Quando um búfalo mata um camponês, o Estado lamenta, mas não indeniza. Quando um terrorista mata um trabalhador, o Estado promete reintegração e diálogo. Em ambos os casos, a impunidade é o cimento da injustiça.
5. DO APARTHEID VERDE À SEGURANÇA SELETIVA
A política de conservação em Moçambique consolida um apartheid ecológico: populações pobres confinadas às zonas tampão, enquanto elites locais e investidores estrangeiros se beneficiam dos parques como enclaves turísticos e laboratórios de captura de carbono.
A chamada “segurança ambiental” é, na prática, uma segurança seletiva — voltada à proteção de infraestruturas, turistas e concessões privadas, não das comunidades. A natureza é militarizada para servir o capital, não para defender a vida.
6. QUANDO O ESTADO PERDOA OS AGRESSORES
O precedente histórico é perigoso. Desde a independência (1975), Moçambique tem praticado o perdão político sem justiça: dos combatentes da RENAMO aos insurgentes de Cabo Delgado, o ciclo de impunidade perpetua-se. O mesmo ocorre na esfera ambiental: crimes ecológicos, mortes por ataques de animais e destruição de culturas camponesas nunca chegam a tribunal.
A ausência de justiça retributiva ambiental revela uma profunda hierarquia de valores — em que a vida humana rural vale menos que a imagem internacional de “país verde e sustentável”.
7. JUSTIÇA ECOLÓGICA E REPARAÇÃO TERRITORIAL
Para romper este ciclo, é urgente instituir políticas de responsabilidade ecológica participativa, com:
Criminalização da negligência ecológica estatal, equiparando-a a omissão dolosa;
Fundo de Indenização por Conflito Faunístico, financiado com parte das receitas do turismo e das concessões de conservação;
Co-gestão comunitária obrigatória nas reservas, com direito de veto em decisões que afetem os modos de vida locais;
Educação ecológica crítica, que recuse a lógica “homem versus natureza” e promova a “ecologia trinitária” — coexistência entre pessoas, fauna e território.
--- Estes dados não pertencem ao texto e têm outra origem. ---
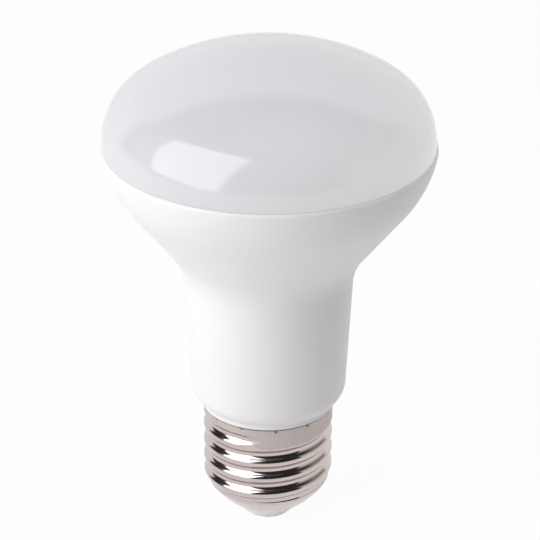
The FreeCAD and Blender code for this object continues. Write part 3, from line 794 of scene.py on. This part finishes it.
def studio_world(world):
    """White sweep behind the lamp, a panel and a grey wall at its right, and a dim room.

    Where two colours are mixed by mirrored, diffuse rays see the first one and glossy rays the
    second. The camera sees white alone.
    """
    graph = Graph(world)
    coordinates = graph.node("ShaderNodeTexCoord")
    x, y, z = graph.split(graph.wire(coordinates, "Generated"))
    sweep = graph.step(y, 0.46, 0.54)
    rays = graph.node("ShaderNodeLightPath")
    mirrored = graph.wire(rays, "Is Glossy Ray")
    right = graph.step(0.839 * y + 0.545 * x, -0.015, 0.015) * graph.step(x, 0.1, 0.3)
    side = right * (1 - graph.step(z, 0.38, 0.42))
    wall = right * (1 - graph.step(z, 0.70, 0.76)) * mirrored
    black = (0.03, 0.03, 0.032, 1)
    dim = graph.mix(mirrored, (0.18, 0.178, 0.178, 1), black)
    above = graph.mix(graph.step(z, 0.94, 0.98), black, (0.25, 0.25, 0.255, 1))
    ceiling = graph.mix(mirrored, (0.16, 0.16, 0.165, 1), above)
    room = graph.mix(graph.step(z, 0.3, 0.8), dim, ceiling)
    panel = graph.mix(mirrored, (0.15, 0.145, 0.14, 1), (0.80, 0.765, 0.75, 1))
    room = graph.mix(wall, room, (0.33, 0.31, 0.305, 1))
    room = graph.mix(side, room, panel)
    room = graph.mix(sweep, room, (1.0, 1.0, 1.02, 1))
    seen = graph.math("MAXIMUM", graph.wire(rays, "Is Camera Ray"),
                      graph.wire(rays, "Is Transmission Ray"))
    colour = graph.mix(seen, room, (1, 1, 1, 1))
    background = graph.node("ShaderNodeBackground", values={"Color": colour, "Strength": 1.0})
    graph.node("ShaderNodeOutputWorld", values={"Surface": graph.wire(background)})


def aimed(place, turn):
    """Placement of a lamp or camera from its place and a 4x4 turn."""
    return Matrix.Translation(place) @ turn


def soft_lamp(name, place, size, radiance):
    """Square lamp turned to the bulb, left out of the reflections."""
    lamp = bpy.data.lights.new(name, "AREA")
    lamp.shape = "SQUARE"
    lamp.size = size
    lamp.energy = radiance * math.pi * size ** 2
    made = bpy.data.objects.new(name, lamp)
    bpy.context.scene.collection.objects.link(made)
    made.visible_glossy = False
    turn = (Vector(place) - Vector((0, 0, 0.06))).to_track_quat("Z", "Y")
    made.matrix_world = aimed(place, turn.to_matrix().to_4x4())
    return made


class LAMP_OT_stage(bpy.types.Operator):
    """Floor, studio light and the photograph's camera"""

    bl_idname = "lamp.stage"
    bl_label = "Stage"

    def execute(self, context):
        scene = context.scene
        half = 4.0  # metres
        mesh = bpy.data.meshes.new("floor_form")
        mesh.from_pydata([(-half, -half, 0), (half, -half, 0), (half, half, 0), (-half, half, 0)],
                         [], [(0, 1, 2, 3)])
        floor = bpy.data.objects.new("floor", mesh)
        scene.collection.objects.link(floor)
        add_finish(floor, studio_floor(scene.lamp_colours))

        scene.world = bpy.data.worlds.new("studio")
        studio_world(scene.world)

        # The softbox is where the dome mirrors it: its axes come from that highlight's corners.
        across = Vector((0.74, -0.66, -0.09)).normalized()
        back = across.cross(Vector((0.33, 0.25, 0.91))).normalized()
        upward = back.cross(across)
        lamp = bpy.data.lights.new("softbox", "AREA")
        lamp.shape = "RECTANGLE"
        lamp.size = 0.64
        lamp.size_y = 0.67
        lamp.energy = 3.0 * math.pi * lamp.size * lamp.size_y
        lamp.color = (0.985, 0.99, 1.0)
        softbox = bpy.data.objects.new("softbox", lamp)
        scene.collection.objects.link(softbox)
        turn = Matrix((across, upward, back)).transposed().to_4x4()
        softbox.matrix_world = aimed((-0.458, -0.238, 0.396), turn)

        soft_lamp("overhead", (0.30, 0.03, 0.58), 0.45, 1.65)
        # Light spreads inside the opal, which this lamp stands in for: it reaches the dome alone.
        inner_light = soft_lamp("opal_spread", (0.43, -0.23, 0.10), 0.30, 4.1)
        domes = bpy.data.collections.new("opal_pieces")
        for piece in scene.objects:
            if piece.name.startswith("diffuser_piece"):
                domes.objects.link(piece)
        inner_light.light_linking.receiver_collection = domes

        view = bpy.data.cameras.new("photograph")
        view.sensor_width = 36.0
        view.lens = 167.7
        view.clip_start = 0.01
        camera = bpy.data.objects.new("photograph", view)
        scene.collection.objects.link(camera)
        elevation = math.radians(26.61)
        roll = math.radians(0.26)
        distance = 0.5
        aim = Vector((0.27, 0.0, 55.42)) * MM
        away = Vector((0.0, -math.cos(elevation), math.sin(elevation))) * distance
        turn = Matrix.Rotation(math.pi / 2 - elevation, 4, "X") @ Matrix.Rotation(roll, 4, "Z")
        camera.matrix_world = aimed(aim + away, turn)
        scene.camera = camera
        scene.view_settings.view_transform = "Standard"
        return {"FINISHED"}


class LAMP_PT_pieces(bpy.types.Panel):
    """Lists the lamp's pieces, sizes and colours"""

    bl_idname = "LAMP_PT_pieces"
    bl_label = "Reflector bulb"
    bl_space_type = "VIEW_3D"
    bl_region_type = "UI"
    bl_category = "Lamp"

    def draw(self, context):
        scene = context.scene
        for operator in OPERATORS:
            self.layout.operator(operator.bl_idname)
        for group in (scene.lamp_cap, scene.lamp_body, scene.lamp_colours):
            box = self.layout.box()
            for name in group.bl_rna.properties.keys():
                if name not in ("rna_type", "name"):
                    box.prop(group, name)


GROUPS = {"lamp_cap": CapSizes, "lamp_body": BodySizes, "lamp_colours": LampColours}
OPERATORS = (LAMP_OT_centre_contact, LAMP_OT_insulator, LAMP_OT_screw_shell, LAMP_OT_housing,
             LAMP_OT_diffuser, LAMP_OT_stage)


def register():
    for name, group in GROUPS.items():
        bpy.utils.register_class(group)
        setattr(bpy.types.Scene, name, PointerProperty(type=group))
    for operator in OPERATORS:
        bpy.utils.register_class(operator)
    bpy.utils.register_class(LAMP_PT_pieces)


def unregister():
    bpy.utils.unregister_class(LAMP_PT_pieces)
    for operator in reversed(OPERATORS):
        bpy.utils.unregister_class(operator)
    for name, group in GROUPS.items():
        delattr(bpy.types.Scene, name)
        bpy.utils.unregister_class(group)


def main():
    """Build every piece and the stage."""
    register()
    for operator in (bpy.ops.lamp.centre_contact, bpy.ops.lamp.insulator,
                     bpy.ops.lamp.screw_shell, bpy.ops.lamp.housing, bpy.ops.lamp.diffuser,
                     bpy.ops.lamp.stage):
        operator()


if __name__ == "__main__":
    main()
8. CONCLUSÃO: O FUTURO COMO CAMPO DE RESISTÊNCIA
A violência ecológica que hoje se vive em Marromeu é apenas a superfície de uma crise mais profunda: a crise do modelo de conservação herdado do colonialismo e reconfigurado pelo neoliberalismo verde.
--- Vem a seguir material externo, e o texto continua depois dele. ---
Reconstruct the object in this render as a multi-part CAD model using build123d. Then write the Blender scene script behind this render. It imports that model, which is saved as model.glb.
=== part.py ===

Se o Estado continuar a tratar a fauna como patrimônio e o povo como obstáculo, os parques nacionais tornar-se-ão cemitérios da justiça e laboratórios de exclusão. A verdadeira preservação exige descolonizar o pensamento ambiental e reumanizar a natureza.
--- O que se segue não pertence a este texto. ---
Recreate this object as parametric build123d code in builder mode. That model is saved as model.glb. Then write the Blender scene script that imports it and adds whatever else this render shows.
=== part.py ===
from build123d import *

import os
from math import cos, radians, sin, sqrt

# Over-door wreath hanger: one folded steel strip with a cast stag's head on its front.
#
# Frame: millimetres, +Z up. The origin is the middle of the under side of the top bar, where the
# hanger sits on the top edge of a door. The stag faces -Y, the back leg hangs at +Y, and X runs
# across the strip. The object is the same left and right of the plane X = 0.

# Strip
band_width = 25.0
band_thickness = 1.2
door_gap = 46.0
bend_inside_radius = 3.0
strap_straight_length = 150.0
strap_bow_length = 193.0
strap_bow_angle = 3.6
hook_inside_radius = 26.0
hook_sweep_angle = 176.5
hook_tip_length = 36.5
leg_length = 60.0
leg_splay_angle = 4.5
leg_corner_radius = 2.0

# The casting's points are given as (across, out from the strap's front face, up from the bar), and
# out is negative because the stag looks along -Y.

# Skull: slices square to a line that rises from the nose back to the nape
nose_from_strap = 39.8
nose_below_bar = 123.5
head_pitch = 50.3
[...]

Enquanto o búfalo continuar mais protegido que o camponês, a paz ecológica será apenas retórica — e a natureza, uma arma apontada contra os pobres.
REFERÊNCIAS
1. RÁDIO MOÇAMBIQUE. Autoridades de Marromeu preocupadas com o aumento de conflitos homem/fauna bravia. Emissão de 10 de novembro de 2025.
2. PAQUELIUA, Tiago J.B. Colonialismo e Apartheid Ecológico em Moçambique: o caso das zonas tampão dos Parques Nacionais. 2025.
3. HARVEY, David. The New Imperialism. Oxford: Oxford University Press, 2003.
4. SHIVA, Vandana. Earth Democracy: Justice, Sustainability and Peace. Cambridge: South End Press, 2005.
5. NEVES, João A. Justiça ambiental em África Austral: entre a ecologia e a colonialidade. Revista Direito & Sociedade, v. 32, n. 3, 2020.
6. CISTAC, Gilles. Constituição da República de Moçambique anotada. Lisboa: Escolar Editora, 2014.
7. UNITED NATIONS. Declaration on the Rights of Indigenous Peoples. New York: UN, 2007.